Repeat each line exactly as it is written.

[Start]

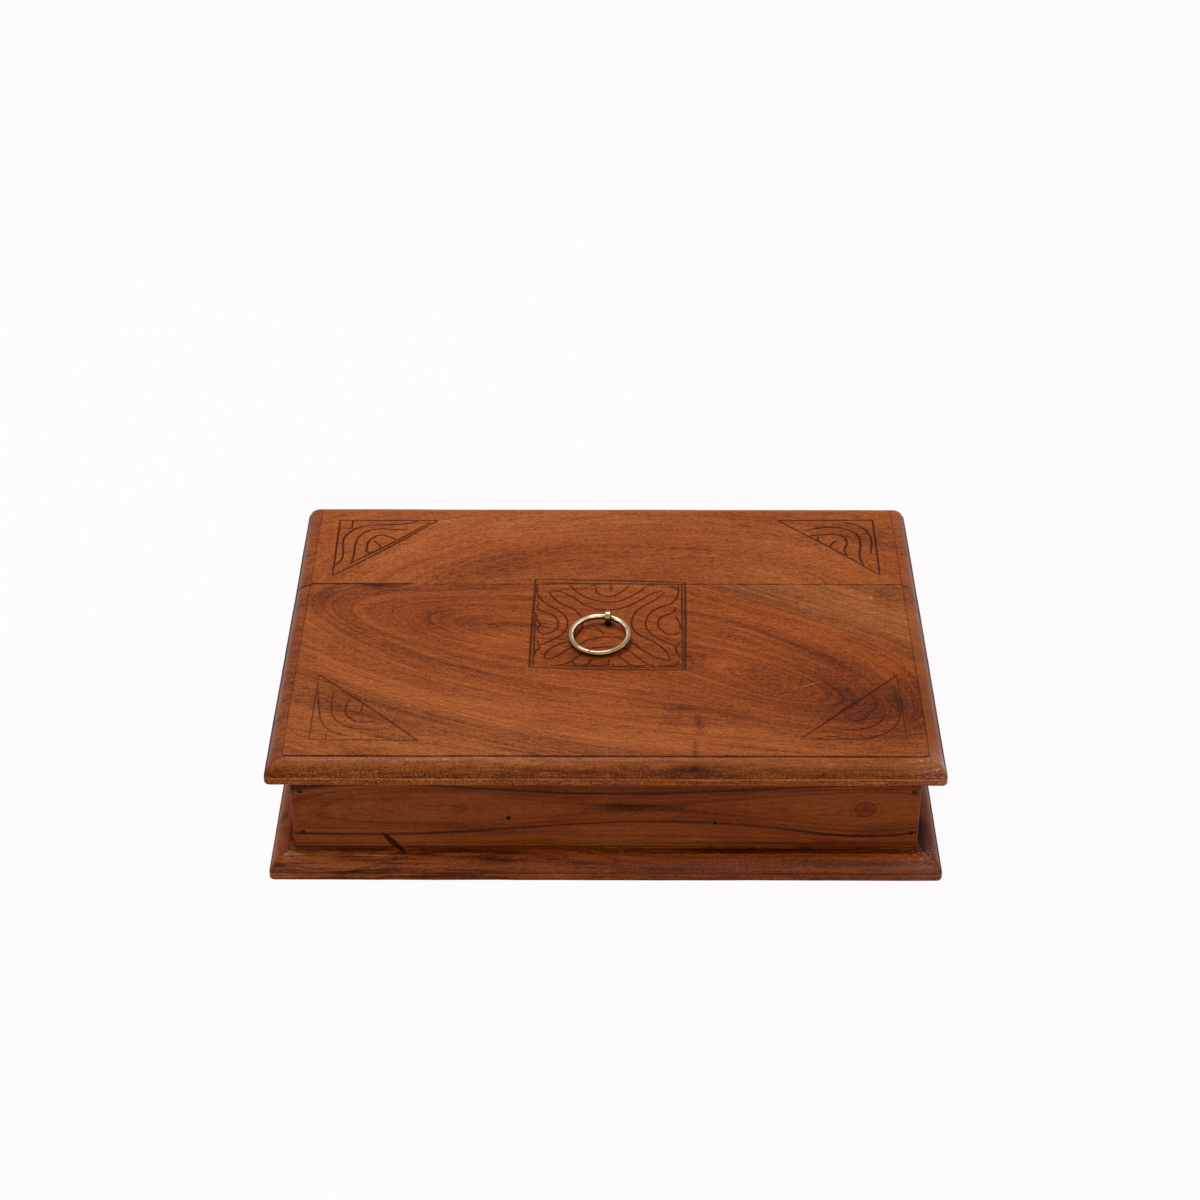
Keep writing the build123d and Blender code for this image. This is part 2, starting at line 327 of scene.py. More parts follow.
# %% Wood colours, from the darkest growth line to the palest fibre
wood_colours = [
    (0.00, (0.018, 0.0040, 0.0012)),
    (0.22, (0.080, 0.0150, 0.0025)),
    (0.40, (0.185, 0.0390, 0.0060)),
    (0.55, (0.305, 0.0720, 0.0135)),
    (0.75, (0.440, 0.1240, 0.0300)),
    (1.00, (0.640, 0.2500, 0.1000)),
]
redder = (1.0, 0.88, 0.72, 1.0)
yellower = (1.0, 1.20, 1.50, 1.0)
golden = (1.12, 1.05, 0.35, 1.0)
# Dark colour for real dirt and dark joints, and for shade painted into creases, sunk lines and recesses.
dirt_and_shade_colour = (0.050, 0.0090, 0.0030, 1.0)
varnish_level = 0.04
thin_varnish = 0.03
varnish_roughness = 0.16
depth_slope = 0.9
seed_step = Vector((613, 271, 97))
faces = {"xy": (0, 1, 2), "xz": (0, 2, 1), "yz": (1, 2, 0)}


def bent(flat, along, across, amount):
    """A vector wire pushed about by soft noise, so that no growth line is perfectly smooth."""
    centred = flat.vector("SUBTRACT", flat.noise(along, across, output="Color"), (0.5, 0.5, 0.5))
    return flat.vector("ADD", flat, flat.vector("MULTIPLY", centred, amount))


def hilly(tilt, hills):
    """Growth layers as a height map: a level with a slope each way, and long hills or hollows on it."""
    level, slope_across, slope_up = tilt

    def height(flat):
        across, up, deep = flat.split()
        total = across * slope_across + up * slope_up + deep * depth_slope + level
        for x, y, turn, long, wide, rise in hills:
            total = total + flat.spot(x, y, long, wide, turn) * rise
        return total

    return height


def arched(x, y, stretch):
    """Growth layers as nested arches round one point, longer than they are wide."""

    def height(flat):
        from_heart = flat.seen_from(x, y, (stretch, 1, any_depth))
        return flat.vector("LENGTH", from_heart) + flat.split()[2] * depth_slope

    return height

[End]

- Written solution -
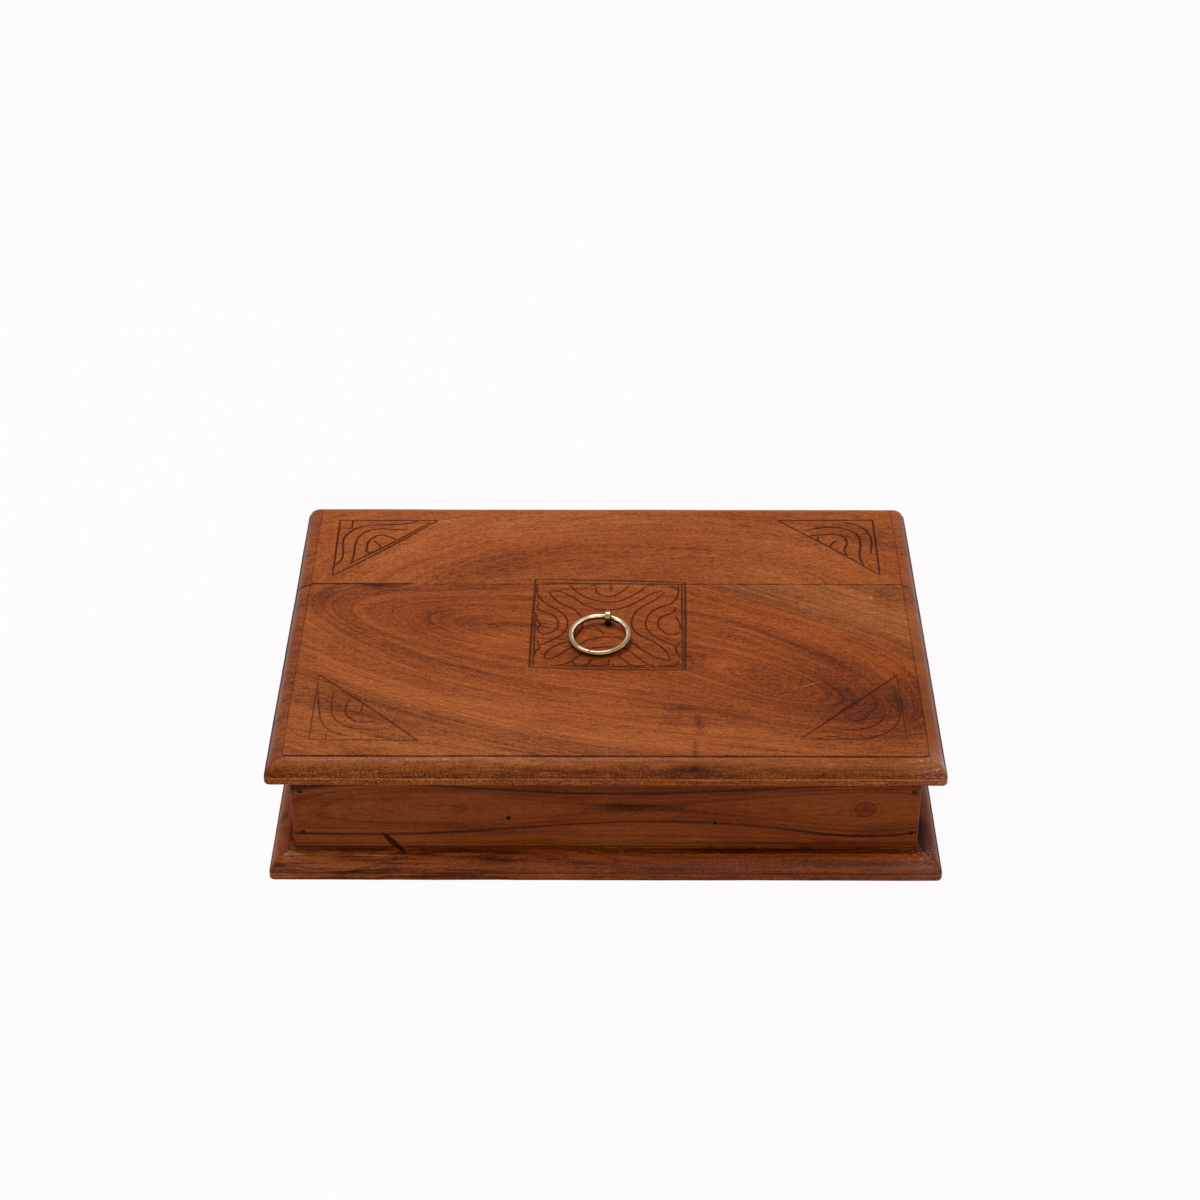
Keep writing the build123d and Blender code for this image. This is part 2, starting at line 327 of scene.py. More parts follow.
# %% Wood colours, from the darkest growth line to the palest fibre
wood_colours = [
    (0.00, (0.018, 0.0040, 0.0012)),
    (0.22, (0.080, 0.0150, 0.0025)),
    (0.40, (0.185, 0.0390, 0.0060)),
    (0.55, (0.305, 0.0720, 0.0135)),
    (0.75, (0.440, 0.1240, 0.0300)),
    (1.00, (0.640, 0.2500, 0.1000)),
]
redder = (1.0, 0.88, 0.72, 1.0)
yellower = (1.0, 1.20, 1.50, 1.0)
golden = (1.12, 1.05, 0.35, 1.0)
# Dark colour for real dirt and dark joints, and for shade painted into creases, sunk lines and recesses.
dirt_and_shade_colour = (0.050, 0.0090, 0.0030, 1.0)
varnish_level = 0.04
thin_varnish = 0.03
varnish_roughness = 0.16
depth_slope = 0.9
seed_step = Vector((613, 271, 97))
faces = {"xy": (0, 1, 2), "xz": (0, 2, 1), "yz": (1, 2, 0)}


def bent(flat, along, across, amount):
    """A vector wire pushed about by soft noise, so that no growth line is perfectly smooth."""
    centred = flat.vector("SUBTRACT", flat.noise(along, across, output="Color"), (0.5, 0.5, 0.5))
    return flat.vector("ADD", flat, flat.vector("MULTIPLY", centred, amount))


def hilly(tilt, hills):
    """Growth layers as a height map: a level with a slope each way, and long hills or hollows on it."""
    level, slope_across, slope_up = tilt

    def height(flat):
        across, up, deep = flat.split()
        total = across * slope_across + up * slope_up + deep * depth_slope + level
        for x, y, turn, long, wide, rise in hills:
            total = total + flat.spot(x, y, long, wide, turn) * rise
        return total

    return height


def arched(x, y, stretch):
    """Growth layers as nested arches round one point, longer than they are wide."""

    def height(flat):
        from_heart = flat.seen_from(x, y, (stretch, 1, any_depth))
        return flat.vector("LENGTH", from_heart) + flat.split()[2] * depth_slope

    return height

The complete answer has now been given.